地熱発電の新たな活用法
東京都内にあるオフィスビルで、地熱発電を活用した新しい電力供給モデルが導入されました。この取り組みは、東京建物株式会社、日鉄エンジニアリング株式会社、九電みらいエナジー株式会社の3社によるもので、再生可能エネルギーの導入を目指した重要な一歩です。特に不動産業界において初めての試みとされ、地熱発電の安定性を生かした新たな電力供給システムに期待が寄せられています。
再生可能エネルギーの重要性
2023年度における日本国内の電力供給は、再生可能エネルギーが26.1%を占めています。その中でも地熱発電は、常に安定して電力を供給できる特性があり、他の再生可能エネルギーと比べて高い設備利用率を誇ります。地熱発電の導入により、晴れた日や悪天候といった外的要因に左右されず、持続可能な電力供給が期待されます。
導入の背景と目的
今回の取り組みは、オフィスビルでの再エネ自給率を上げることを目指しています。具体的には、昼間は地熱発電の電力と、発電が可能な太陽光電力を利用し、夜間は主に地熱発電による電力で賄うというモデルです。これにより、オフィスビル全体でのエネルギー効率向上が図られるでしょう。
都心部の脱炭素化
東京都心部は建物が密集しているため、太陽光パネルの設置場所が限られています。しかし、地熱発電を利用することで、太陽光の設置制約を克服しつつ、カーボンニュートラルな環境を実現することが可能となります。
導入スキームの詳細
実際の電力供給は、九電みらいエナジーが運営する複数の地熱発電所から供給され、日鉄エンジニアリングを通じて、東京建物が所有するオフィスビルに届けられます。これにより、年間900MWhの電力が供給され、約360トンのCO2削減が期待されています。この量は、杉の木26,000本が吸収するCO2量に相当します。
各社の脱炭素に向けた取り組み
- - 東京建物: 長期ビジョンとして、事業活動における再エネ化100%を目指し、環境配慮型の開発を進めています。

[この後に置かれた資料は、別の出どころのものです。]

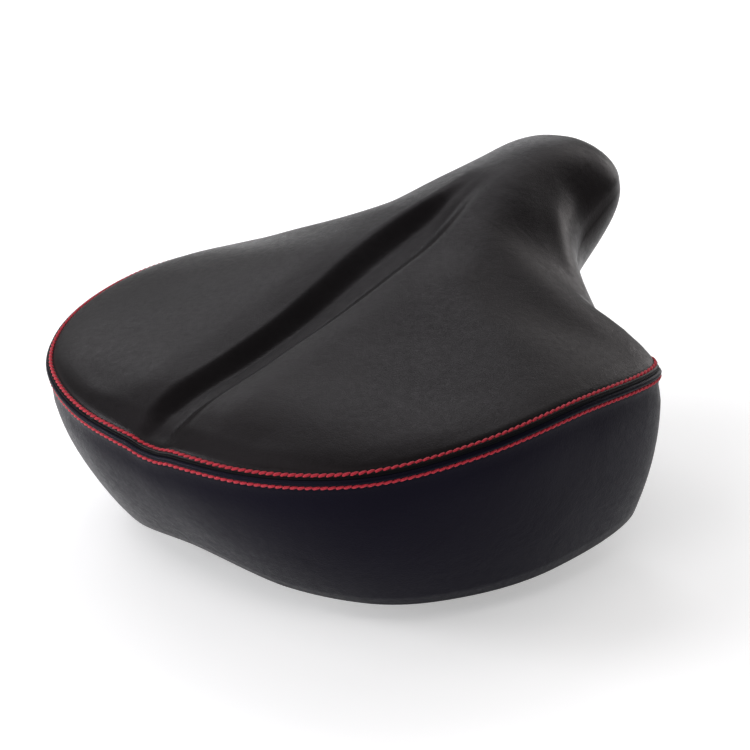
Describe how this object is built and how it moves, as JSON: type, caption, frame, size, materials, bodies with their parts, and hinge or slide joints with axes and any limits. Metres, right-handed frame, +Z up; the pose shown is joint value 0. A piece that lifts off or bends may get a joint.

- - 日鉄エンジニアリング: 20年以上の電気事業の経験を生かし、再エネの導入促進に努めています。
- - 九電みらいエナジー: 多様な再エネ電源を持つ企業として、持続可能なエネルギー提供を目指しています。
以上の取り組みは、今後の持続可能な社会の実現に向けた重要なステップとなるでしょう。この新しい電力供給モデルがどのような成果をもたらすのか、今後の動向に注目が集まります。